Dataset extract start
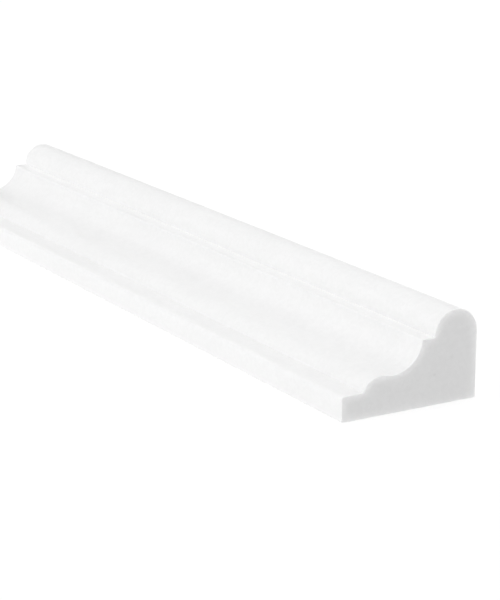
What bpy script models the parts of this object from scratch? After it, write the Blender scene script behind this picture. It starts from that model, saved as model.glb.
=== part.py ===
"""A short crown moulding length, worked from one piece of white marble.

The same section runs the whole length: a half-round nose along the thick edge, a flat step under it, a deep cove,
a bead that the cove runs into, a flat fillet and a thin lower edge. The back is flat and goes against the wall.

The moulding lies on its back, as it does before it is fixed. X runs along the length, Y across the back from the
thin edge to the thick one, and Z out of the wall. The origin is the middle of the back. Everything is in metres.
"""

import math

import bmesh
import bpy

NODE = "crown_moulding"

# Overall size. WIDTH is measured up the wall, and DEPTH is how far the nose stands out from the wall.
LENGTH = 0.305
WIDTH = 0.050
DEPTH = 0.030

# The half-round nose fills the corner between the thick edge and the front.
NOSE_RADIUS = 0.008
NOSE_ACROSS = WIDTH - NOSE_RADIUS
NOSE_OUT = DEPTH - NOSE_RADIUS

# The bead and the cove are arcs of one smooth line. The bead is placed, and the cove touches it.
BEAD_RADIUS = 0.007
BEAD_ACROSS = 0.0143
BEAD_OUT = 0.0058
COVE_RADIUS = 0.011
COVE_OUT = 0.0233

# The flat fillet below the bead ends in a small rounded corner at the thin edge.
FILLET_OUT = 0.0083
CORNER_RADIUS = 0.0010

# Sawn and rubbed marble keeps a narrow eased arris on every outer edge.
ARRIS = 0.0003
ARRIS_SEGMENTS = 2
SHARP_EDGE = math.radians(30)

# Degrees between the points of an arc.
ARC_STEP = 3.0

MARBLE_COLOUR = (0.93, 0.93, 0.925, 1.0)
MARBLE_ROUGHNESS = 0.35


def arc(across, out, radius, start, end):
    """Points on an arc about (across, out), from one angle to another, in degrees."""
    steps = max(1, round(abs(end - start) / ARC_STEP))
    angles = [math.radians(start + (end - start) * i / steps) for i in range(steps + 1)]
    return [(across + radius * math.cos(a), out + radius * math.sin(a)) for a in angles]


def cove_and_bead():
    """The smooth line from the step's outer edge, down the cove and over the bead, to the fillet."""
    reach = COVE_RADIUS + BEAD_RADIUS
    rise = COVE_OUT - BEAD_OUT
    cove_across = BEAD_ACROSS + math.sqrt(reach**2 - rise**2)
    join = math.degrees(math.atan2(rise, cove_across - BEAD_ACROSS))
    top = math.degrees(math.asin((NOSE_OUT - COVE_OUT) / COVE_RADIUS))
    foot = 180 - math.degrees(math.asin((FILLET_OUT - BEAD_OUT) / BEAD_RADIUS))
    cove = arc(cove_across, COVE_OUT, COVE_RADIUS, top, join - 180)
    bead = arc(BEAD_ACROSS, BEAD_OUT, BEAD_RADIUS, join, foot)
    return cove + bead[1:]


def section():
    """The outline of the end, anticlockwise as seen from +X, measured from the thin edge and the back."""
    back = [(0.0, 0.0), (WIDTH, 0.0)]
    nose = arc(NOSE_ACROSS, NOSE_OUT, NOSE_RADIUS, 0, 180)
    corner = arc(CORNER_RADIUS, FILLET_OUT - CORNER_RADIUS, CORNER_RADIUS, 90, 180)
    return back + nose + cove_and_bead() + corner


def ease_arrises(mesh):
    """Rounds off the outward edges that are sharper than SHARP_EDGE, and leaves the inward corners crisp."""
    arrises = [e for e in mesh.edges if e.is_convex and e.calc_face_angle() > SHARP_EDGE]
    bmesh.ops.bevel(
        mesh,
        geom=arrises,
        offset=ARRIS,
        segments=ARRIS_SEGMENTS,
        profile=0.5,
        affect="EDGES",
        clamp_overlap=True,
    )


def moulding_mesh():
    """The section drawn at one end and extruded to the other."""
    mesh = bmesh.new()
    outline = [mesh.verts.new((LENGTH / 2, y - WIDTH / 2, z)) for y, z in section()]
    right_end = mesh.faces.new(outline)
    run = bmesh.ops.extrude_face_region(mesh, geom=[right_end], use_keep_orig=True)
    moved = [g for g in run["geom"] if isinstance(g, bmesh.types.BMVert)]
    bmesh.ops.translate(mesh, verts=moved, vec=(-LENGTH, 0, 0))
    bmesh.ops.recalc_face_normals(mesh, faces=mesh.faces)
    ease_arrises(mesh)
    data = bpy.data.meshes.new(NODE)
    mesh.to_mesh(data)
    mesh.free()
    return data


def marble():
    """White marble with a honed face."""
    material = bpy.data.materials.new("white_marble")
    material.use_nodes = True
    shader = material.node_tree.nodes["Principled BSDF"]
    shader.inputs["Base Color"].default_value = MARBLE_COLOUR
    shader.inputs["Roughness"].default_value = MARBLE_ROUGHNESS
    shader.inputs["Metallic"].default_value = 0.0
    return material


def clear_scene():
    for obj in list(bpy.data.objects):
        bpy.data.objects.remove(obj)


def build():
    clear_scene()
    data = moulding_mesh()
    data.materials.append(marble())
    data.shade_smooth()
    data.set_sharp_from_angle(angle=SHARP_EDGE)
    moulding = bpy.data.objects.new(NODE, data)
    bpy.context.scene.collection.objects.link(moulding)


build()
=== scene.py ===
# %% [markdown]
# # A white marble crown moulding
# This lesson dresses one short length of crown moulding, worked from a single strip of white marble and
# lying on its back on a pale table. On a wall it stands the other way up, with its flat back in the
# adhesive and its round nose at the top. There is only one piece, so everything that makes it look
# right is in three things: a true section, arrises that are eased as rubbed stone is, and marble that
# lets a little light in under its surface.

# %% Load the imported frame
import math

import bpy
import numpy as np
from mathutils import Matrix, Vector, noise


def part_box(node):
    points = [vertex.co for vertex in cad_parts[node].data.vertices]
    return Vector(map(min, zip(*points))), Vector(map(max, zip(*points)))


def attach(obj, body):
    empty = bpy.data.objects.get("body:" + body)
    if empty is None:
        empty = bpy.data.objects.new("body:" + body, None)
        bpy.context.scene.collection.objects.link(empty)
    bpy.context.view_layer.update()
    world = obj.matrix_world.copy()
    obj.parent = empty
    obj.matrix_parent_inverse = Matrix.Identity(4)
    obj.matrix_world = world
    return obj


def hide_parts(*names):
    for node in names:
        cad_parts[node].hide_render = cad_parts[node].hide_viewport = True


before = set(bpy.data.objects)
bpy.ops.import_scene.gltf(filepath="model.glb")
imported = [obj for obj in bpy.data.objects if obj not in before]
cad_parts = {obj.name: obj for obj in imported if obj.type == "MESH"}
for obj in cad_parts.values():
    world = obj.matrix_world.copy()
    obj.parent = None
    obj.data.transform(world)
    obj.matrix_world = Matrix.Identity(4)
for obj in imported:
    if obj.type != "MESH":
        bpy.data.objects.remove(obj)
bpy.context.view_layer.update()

# %% [markdown]
# ## Measures
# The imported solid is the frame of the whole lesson. Its box gives the length along X, the width across
# the back along Y and the depth out of the wall along Z, so no overall size is typed in again here. The
# stone is worked in millimetres, and Blender counts in metres.

MM = 0.001
low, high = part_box("crown_moulding")
length, width, depth = high - low
print(f"the solid is {length / MM:.0f} long, {width / MM:.0f} wide and {depth / MM:.0f} mm deep")

# %% [markdown]
# ## Camera
# The picture was taken from in front of the right-hand end, a little above the table, with a long lens.
# Five values say that: the angle round the moulding, the angle above the table, the distance, the spot
# on the table that the lens points at, and its focal length. Turning the first four into a place and a
# rotation keeps them easy to change, which two rows of coordinates would not be.

# %% Place the camera
CAMERA_AROUND = 59.6
CAMERA_ABOVE = 15.55
CAMERA_AWAY = 740 * MM
CAMERA_SPOT = Vector((18.4 * MM, 21.7 * MM, 0))
CAMERA_LENS = 120.3


def towards(around, above):
    """The direction of a place in the studio. Around is 0 in front and 90 at the right."""
    a = math.radians(around)
    e = math.radians(above)
    return Vector((math.sin(a) * math.cos(e), -math.cos(a) * math.cos(e), math.sin(e)))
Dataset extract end
• [Task details]
Gather all lines with the string "collection" from the data.

• [Exercise response]
    bpy.context.scene.collection.objects.link(moulding)
        bpy.context.scene.collection.objects.link(empty)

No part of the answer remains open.